Di fronte ad atti di violenza contro i cittadini di origine ebraica e le
loro proprietà. l’atteggiamento delle autorità europee, soprattutto
francesi, è ambiguo. Da una parte si risponde prontamente all’esigenza
di proteggere la comunità ebraica: lo dimostra la riunione d’emergenza
del governo francese dello scorso lunedì 17, in risposta all’incendio
della scuola ebraica Merkaz Hatorah di Parigi, in cui il presidente
Jacques Chirac e il primo ministro Raffarin hanno incontrato i
rappresentanti della comunità ebraica francese per discutere una
strategia comune; lo dimostra anche il programma educativo contro
l’antisemitismo nelle scuole, voluto dal ministro dell’educazione Luc
Ferry in seguito alla vera e propria rivolta di alcune aule contro
l’insegnamento della storia dell’Olocausto. D’altra parte, non sempre
l’atteggiamento dei politici francesi è stato fermo nella garanzia della
sicurezza degli ebrei francesi.
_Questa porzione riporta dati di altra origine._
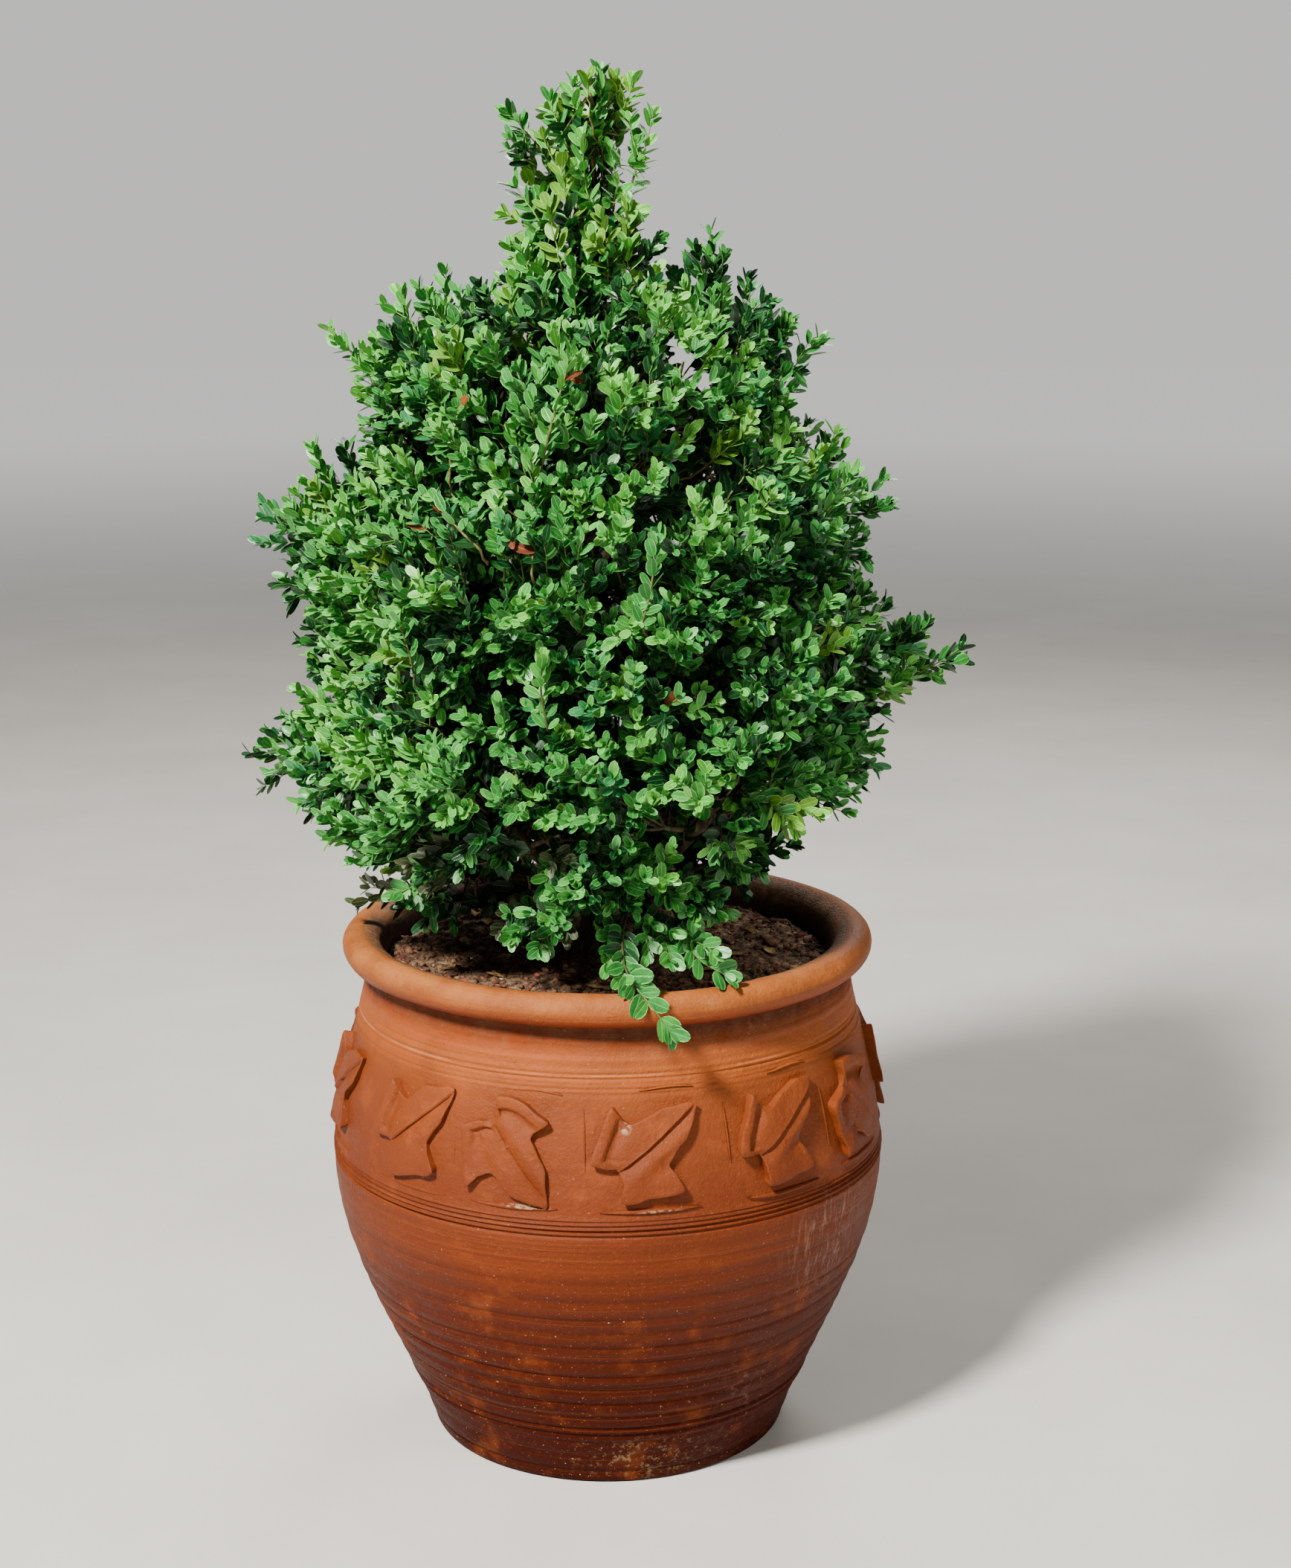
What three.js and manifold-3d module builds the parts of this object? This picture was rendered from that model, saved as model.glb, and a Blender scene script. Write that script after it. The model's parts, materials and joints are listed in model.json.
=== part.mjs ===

L’ex ministro degli esteri Hubert
Vedrine spiegava pacatamente che: “Nessuno si stupisce quando gli ebrei
francesi simpatizzano istintivamente con Israele nonostante le sue
politiche, per cui nessuno si dovrebbe stupire quando giovani cittadini
francesi provano compassione per i palestinesi”.
In generale, la linea dei politici europei consiste nel non voler vedere
importata la guerra israelo-palestinese sul proprio suolo. La
manifestazione più esasperata di questo atteggiamento è contenuta nelle
(presunte, ma probabili) dichiarazioni-shock dell’ambasciatore francese
a Londra, Daniel Bernard: perché rischiare una terza Guerra Mondiale per
Israele, da lui definito “quel piccolo Stato di merda”?